A Nail in the Head
DR. JOHN McCLANAHAN TATE faithfully served the citizens of the Greenville area of Virginia’s southern Augusta County as their physician from 1853 up until his death of Bright’s disease in December 1896. In those 43 years, he treated probably too many accidents to count, but he certainly had to remember the bizarre case of Mary C. Taylor, a Greenville woman who claimed to cure her splitting headaches by a very unusual means.
On July 16, 1875, word reached Dr. Tate at his home that Mrs. Taylor, the 35-year-old wife of Robert Taylor and the mother of seven children, Lucy, Augusta, Elizabeth, Mary, Malinda, John, and Irvine, needed prompt medical attention. Upon arriving at the Taylor home about three miles outside of Greenville, Mrs. Taylor’s second-oldest daughter, 16-year-old Augusta, met the doctor at the gate and anxiously explained that while combing her mother’s hair, the comb hung on something on the back of her head. Separating the strands, the girl discovered to her horror a nail driven into her mother’s skull almost up to the head.
Upon examination by Dr. Tate, the eerily composed Mary confessed that four days earlier she had been driven to the brink of insanity by violent headaches, so she took the flat side of a hatchet and drove a 6-penny (2” long) nail into her skull herself in a last-ditch attempt to stop them.

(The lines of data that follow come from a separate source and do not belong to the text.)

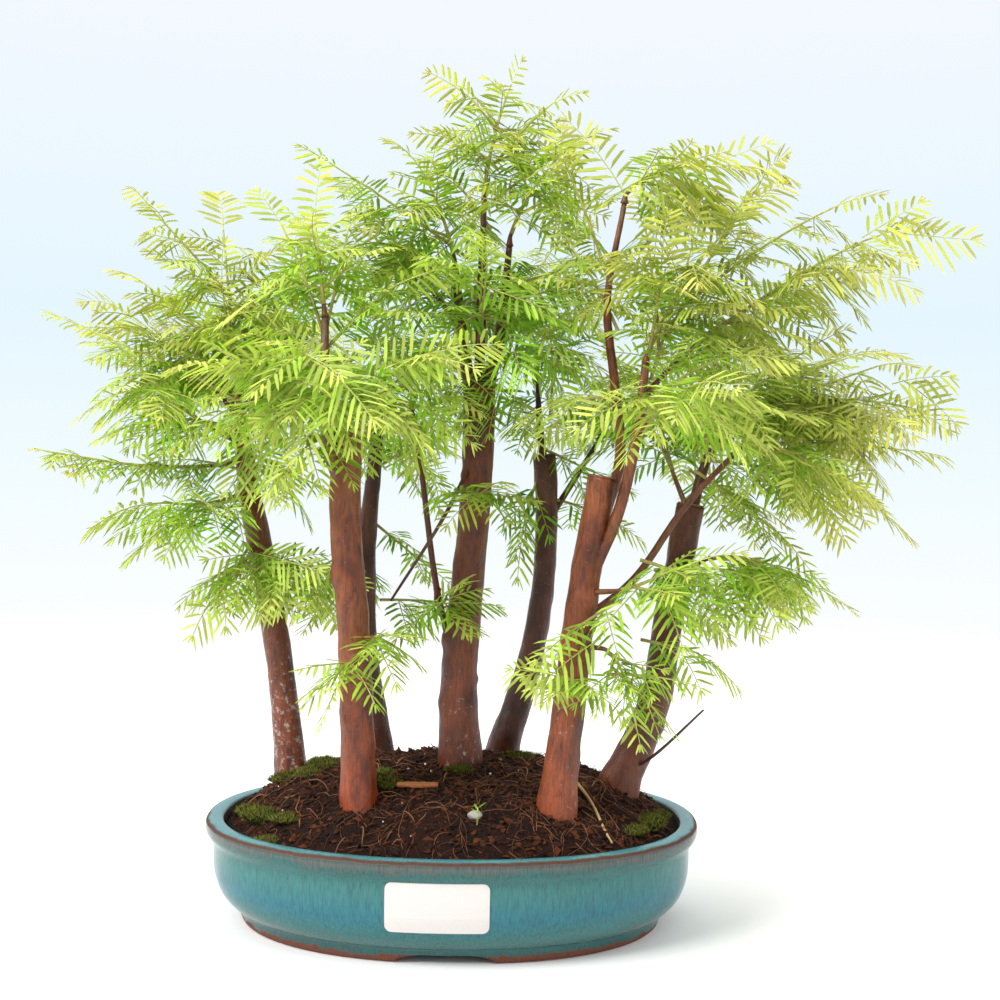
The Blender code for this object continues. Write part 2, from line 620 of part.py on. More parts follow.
def make_shoots(parts, cutters, solids):
    """Each leafy shoot: a slim stem with its fronds, turned until they clear the rest."""
    for name in SHOOTS:
        draw = random.Random(name)
        _, _, points = shoot_line(name)
        taper = (SHOOT_TIP_RADIUS - SHOOT_ROOT_RADIUS) / (len(points) - 1)
        radii = [SHOOT_ROOT_RADIUS + taper * i for i in range(len(points))]
        stem = tube("shoot_" + name, points, radii, SQUARE, parts, "leaf")
        fronds, own = [], []
        for base, heading, up, length, leaflets in frond_places(name):
            for attempt in range(FROND_TRIES):
                loose = 0.12 + 0.02 * attempt
                sway = Vector([draw.uniform(-loose, loose) for _ in range(3)])
                along = (heading + sway).normalized()
                roll = draw.uniform(-FROND_ROLL, FROND_ROLL)
                facing = up + along.cross(up) * math.tan(roll)
                size = length * draw.uniform(0.86, 1.1) * (1 - 0.01 * attempt)
                verts, faces = frond_mesh(base, along, facing, size, leaflets, FROND_CLEAR)
                probe = BVHTree.FromPolygons(verts, faces)
                if not any(probe.overlap(tree) for tree in solids + own):
                    verts, faces = frond_mesh(base, along, facing, size, leaflets)
                    fronds.append(mesh_object("frond", verts, faces, cutters))
                    own.append(leafy_part(verts, faces))
                    break
        made = combine(stem, fronds, "UNION", parts, "leaf")
        solids.append(tree_of(made))


def leafy_part(verts, faces):
    """The search tree of a frond without its bare foot, which may meet its neighbours."""
    return BVHTree.FromPolygons(verts, [face for face in faces if min(face) >= 3])


def seat(item, ground, parts, surface):
    """Cut away what lies below the soil's surface, a small gap above it."""
    return combine(item, [ground], "DIFFERENCE", parts, surface)


def soil_top(ground_tree, x, y):
    """The height of the soil at a place."""
    hit, _, _, _ = ground_tree.ray_cast(Vector((x, y, 0.2)), Vector((0, 0, -1)))
    return hit.z


def make_loose_things(parts, cutters, soil):
    """The moss clumps, the pebble, the wood chip and the straw on the soil."""
    ground = tree_of(soil)
    for name, ((x, y), (half_x, half_y, high)) in MOSS.items():
        shape = bmesh.new()
        bmesh.ops.create_uvsphere(shape, u_segments=10, v_segments=6, radius=1)
        centre = Vector((x * MM, y * MM, soil_top(ground, x * MM, y * MM)))
        for vert in shape.verts:
            bump = 1 + 0.25 * noise.noise(vert.co * 2.3 + Vector((x, y, 0)))
            vert.co = Vector((vert.co.x * half_x, vert.co.y * half_y, vert.co.z * high))
            vert.co = centre + vert.co * bump * MM
        lump_on_soil(name, shape, parts, cutters, "moss")
    shape = bmesh.new()
    bmesh.ops.create_icosphere(shape, subdivisions=1, radius=MM)
    x, y = PEBBLE_AT[0] * MM, PEBBLE_AT[1] * MM
    bmesh.ops.scale(shape, vec=PEBBLE_SIZE, verts=shape.verts)
    bmesh.ops.translate(shape, vec=(x, y, soil_top(ground, x, y) + 1.2 * MM), verts=shape.verts)
    lump_on_soil("pebble", shape, parts, cutters, "stone")
    shape = bmesh.new()
    bmesh.ops.create_cube(shape, size=MM)
    x, y = CHIP_AT[0] * MM, CHIP_AT[1] * MM
    bmesh.ops.scale(shape, vec=CHIP_SIZE, verts=shape.verts)
    bmesh.ops.translate(shape, vec=(x, y, soil_top(ground, x, y) + MM), verts=shape.verts)
    lump_on_soil("wood_chip", shape, parts, cutters, "wood")
    (x0, y0), (x1, y1) = STRAW_ENDS
    ends = [Vector((x0 * MM, y0 * MM, 0)), Vector((x1 * MM, y1 * MM, 0))]
    for end in ends:
        end.z = soil_top(ground, end.x, end.y)
    lift = max(soil_top(ground, p.x, p.y) - p.z
               for p in [ends[0].lerp(ends[1], k / 20) for k in range(21)])
    rise = Vector((0, 0, lift + STRAW_RADIUS * 1.3 + GAP))
    tube("straw", [ends[0] + rise, ends[1] + rise], [STRAW_RADIUS] * 2, SQUARE, parts, "wood")


def lump_on_soil(name, shape, parts, cutters, surface):
    """Make a small lump an object, resting on the soil."""
    mesh = bpy.data.meshes.new(name)
    shape.to_mesh(mesh)
    shape.free()
    lump = bpy.data.objects.new(name, mesh)
    parts.objects.link(lump)
    ground = make_soil_block("ground", cutters, raised=GAP)
    seat(lump, ground, parts, surface)


def stand_on_origin(parts):
    """Carry everything on an empty placed so that the outline's middle is over the origin."""
    carrier = bpy.data.objects.new("plant_origin", None)
    parts.objects.link(carrier)
    corners = [v.co for item in parts.objects if item.type == "MESH"
               for v in item.data.vertices]
    for axis in (0, 1):
        values = [corner[axis] for corner in corners]
        carrier.location[axis] = -(min(values) + max(values)) / 2
    carrier.location.z = -min(corner.z for corner in corners)
    for item in parts.objects:
        if item.type == "MESH":
            item.parent = carrier


def main():
    for item in list(bpy.data.objects):
        bpy.data.objects.remove(item)
    parts = bpy.data.collections.new("dawn_redwood_forest")
    cutters = bpy.data.collections.new("cutters")
    for collection in (parts, cutters):
        bpy.context.scene.collection.children.link(collection)
    make_pot(parts, cutters)
    make_screens(parts, cutters)
    make_label(parts)
    soil = make_soil(parts, cutters)
    make_loose_things(parts, cutters, soil)
    make_trunks(parts, cutters)
    solids = [tree_of(item) for item in parts.objects]
    make_shoots(parts, cutters, solids)
    stand_on_origin(parts)
    bpy.context.view_layer.update()


main()
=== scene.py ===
"""Dawn redwood bonsai forest: the dressed model of seven trunks in an oval glazed pot."""

import json
import math
import random

import bmesh
import bpy
import numpy as np
from bpy.props import (BoolProperty, FloatProperty, FloatVectorProperty, IntProperty,
                       PointerProperty)
from mathutils import Euler, Matrix, Vector, noise
from mathutils.bvhtree import BVHTree

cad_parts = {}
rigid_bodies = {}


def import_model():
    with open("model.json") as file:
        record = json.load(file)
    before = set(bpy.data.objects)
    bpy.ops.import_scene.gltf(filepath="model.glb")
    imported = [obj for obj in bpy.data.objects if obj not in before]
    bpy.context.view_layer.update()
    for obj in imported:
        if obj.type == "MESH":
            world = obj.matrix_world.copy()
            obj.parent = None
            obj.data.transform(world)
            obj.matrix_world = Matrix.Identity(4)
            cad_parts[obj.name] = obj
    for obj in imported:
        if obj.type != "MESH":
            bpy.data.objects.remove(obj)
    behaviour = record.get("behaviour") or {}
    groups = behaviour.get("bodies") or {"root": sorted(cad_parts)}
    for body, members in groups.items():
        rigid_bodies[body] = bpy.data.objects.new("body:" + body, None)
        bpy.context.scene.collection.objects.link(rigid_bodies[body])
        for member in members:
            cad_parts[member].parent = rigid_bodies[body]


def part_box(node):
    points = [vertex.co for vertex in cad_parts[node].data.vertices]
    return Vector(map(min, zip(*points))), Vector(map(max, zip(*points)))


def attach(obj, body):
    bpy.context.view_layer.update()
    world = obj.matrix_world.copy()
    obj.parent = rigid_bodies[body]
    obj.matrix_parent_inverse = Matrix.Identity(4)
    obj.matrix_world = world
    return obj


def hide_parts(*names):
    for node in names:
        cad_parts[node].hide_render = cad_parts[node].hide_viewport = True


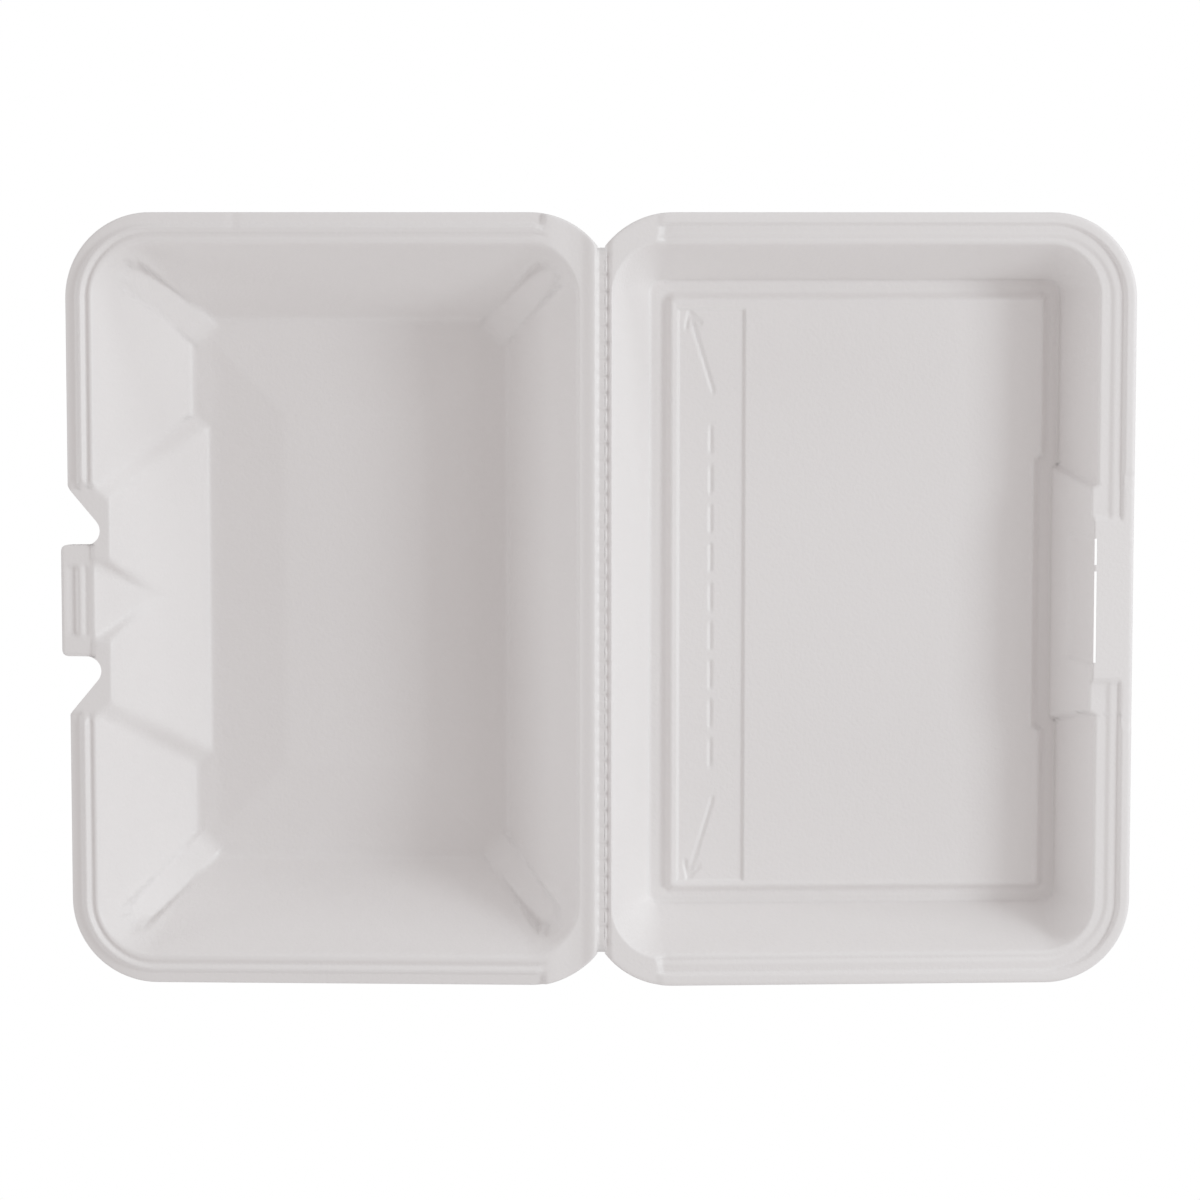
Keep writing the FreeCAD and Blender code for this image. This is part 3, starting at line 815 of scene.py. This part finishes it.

Upon her daughter’s discovery, she had begged the girl to keep her unusual “cure” a secret, but the mortified Augusta called Dr. Tate anyway.
According to the Staunton Vindicator newspaper, Dr. Tate convinced Mary that the nail had to be removed because of the potentially deadly tetanus risk, despite her fervent claims that she wanted the nail left alone because her headaches had finally ceased. Still, using a farrier’s horseshoe nail puller, and “with much difficulty” and with “the use of some force,” Dr. Tate was finally able to extract the nail from Mrs. Taylor’s skull. He treated the exterior of the wound with a period-appropriate dressing.
After the extraction Augusta explained to Dr. Tate in confidence that her mother had in the recent past been a patient at Western State Lunatic Asylum (now Western State Hospital) in Staunton, and for some time had been considered “partially deranged.”
Is it possible the “deranged” woman by dumb luck stumbled upon a cure for both headaches and her form of derangement? The Alexandria Gazette reported July 26 that “The patient is doing well … The strangest thing about it is that Mrs. Taylor’s mind has been perfectly restored by this remarkable operation.”
By 1880 Mary seemed to have recovered well enough to have two more children, Hayden in late 1875 and Katie in 1877. There is no record she ever returned to Western State Asylum.
“It is a very remarkable case,” reported the Richmond Daily Dispatch, “and one of much interest to the medical community.”